Hablábamos
hace poco de aquella honradez que, en tanto juego discursivo-conductual por el
cual los sujetos eran invitados a autotratarse como una particular obra de arte,
el mundo antiguo cultivó. Un cultivo sobre el cual la experiencia histórica griega,
intentó unos ensayos socio-políticos que más pronto que tarde fueron signados
por el fracaso.
En efecto, la
honestidad en tanto forma de vida, en Grecia desarrolló un camino diferente al vivido
en los pueblos del Cercano y Lejano Oriente. De ahí el intento de enlazar tras
dicha honestidad, el decir individual y colectivo, produciéndose entonces la
forma vital-discursiva conocida como parresía.
Un decir verdadero, sincero y arriesgado que en la práctica de lo público evidenció
una serie de situaciones inéditas.
Fundada en
la libertad de decir con la vida y con la palabra, si bien hasta el siglo V d.

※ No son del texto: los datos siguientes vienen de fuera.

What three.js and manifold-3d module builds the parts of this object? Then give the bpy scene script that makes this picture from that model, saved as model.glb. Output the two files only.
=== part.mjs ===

C. la parresía significó franqueza,
muy rápidamente se vio necesitada de una actitud y una técnica. Sobre todo
porque como deber, pero no obligación: el de mostrarse directamente en razón de
comunicar críticamente la verdad, su significado fue resituándose progresivamente
por efecto de los avatares políticos.
Por tanto, parresías o juegos sobre lo honesto tras las cuales vemos que la verdad sufrió sucesivos desplazamientos: del noble al líder, y del líder al filósofo. Pero fundamentalmente, los signados por el valor y la puesta en entredicho de la democracia, el logos, la libertad y la misma verdad. Desplazamientos desde donde lentamente la franqueza volverá al ámbito de la educación y lo privado. Desde donde retornará a cierto elitismo, políticamente menos operativo.